Not every course needs the same entrance sign. A small nine-hole neighborhood course may only need strong branding, a simple map, and basic rules. A tournament venue or destination property often benefits from a larger format with more advanced mapping, sponsor support, and a stronger visual presence.

Budget matters, but so does permanence. If the sign is meant to represent a major course improvement, it is often worth investing in better materials and custom layout work rather than replacing a weaker sign a year or two later. The right choice depends on traffic, exposure, site conditions, and how much responsibility the sign needs to carry.

For groups managing multiple stakeholders, it also helps to choose a design and proofing process that keeps revisions organized. Parks staff, club leaders, donors, and sponsors often all want input. A structured workflow reduces delays and keeps the final sign aligned with the original goals.

Why Entrance Sign Design Sets the Tone for the Whole Course

Players notice when a course feels cared for. They also notice when the entrance looks improvised, outdated, or hard to understand. That first impression shapes how they experience everything that follows, from navigation confidence to sponsor credibility to the overall reputation of the property.

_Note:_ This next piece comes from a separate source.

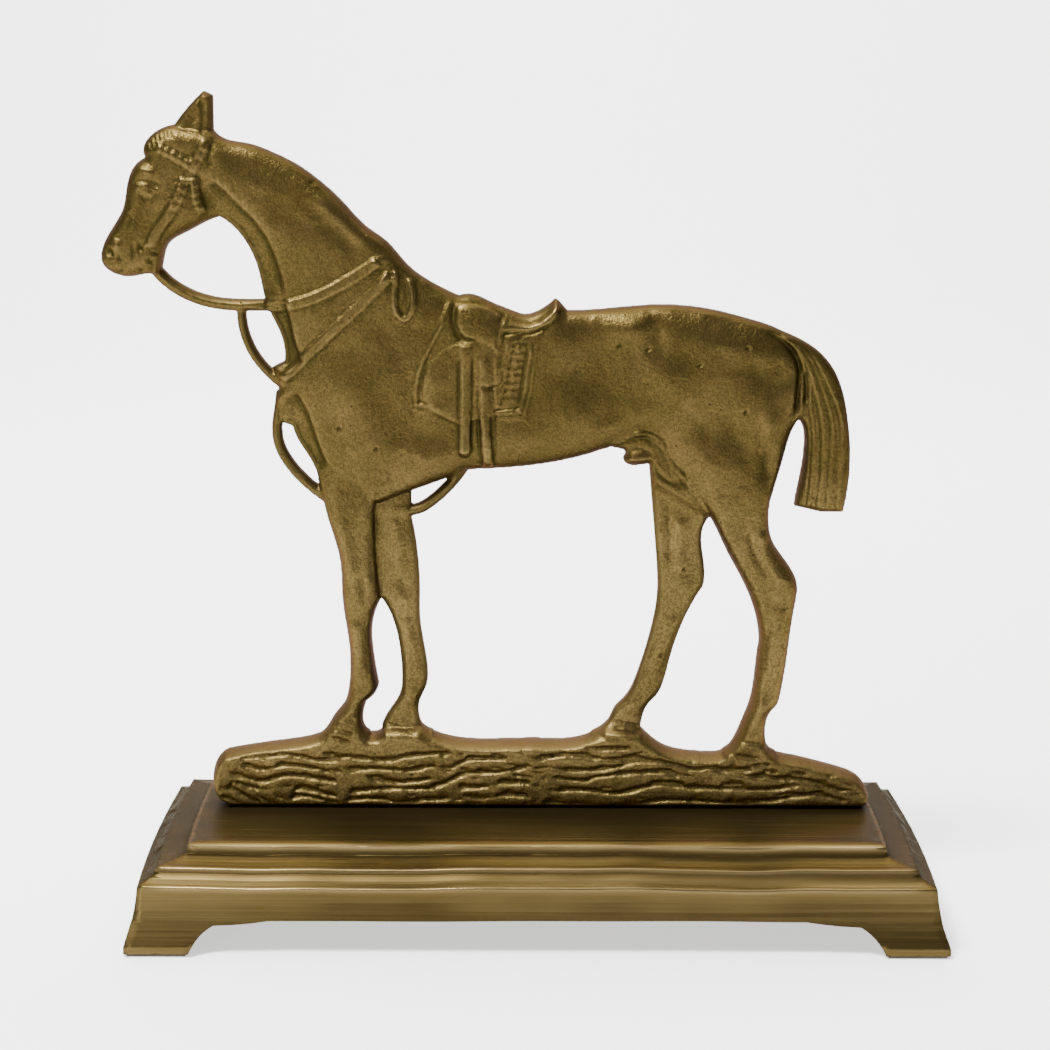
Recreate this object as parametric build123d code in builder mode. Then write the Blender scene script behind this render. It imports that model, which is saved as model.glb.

At Custom Disc Golf Tee Signs, we see this firsthand. Courses that upgrade entrance signage usually are not just buying a display piece. They are solving navigation issues, creating a more professional image, and building a stronger system for players, staff, and supporters.

If you are planning improvements, start with the question players ask the moment they arrive: where am I, and where do I go next? When your entrance sign answers that clearly and looks built to last, the rest of the course gets a stronger start.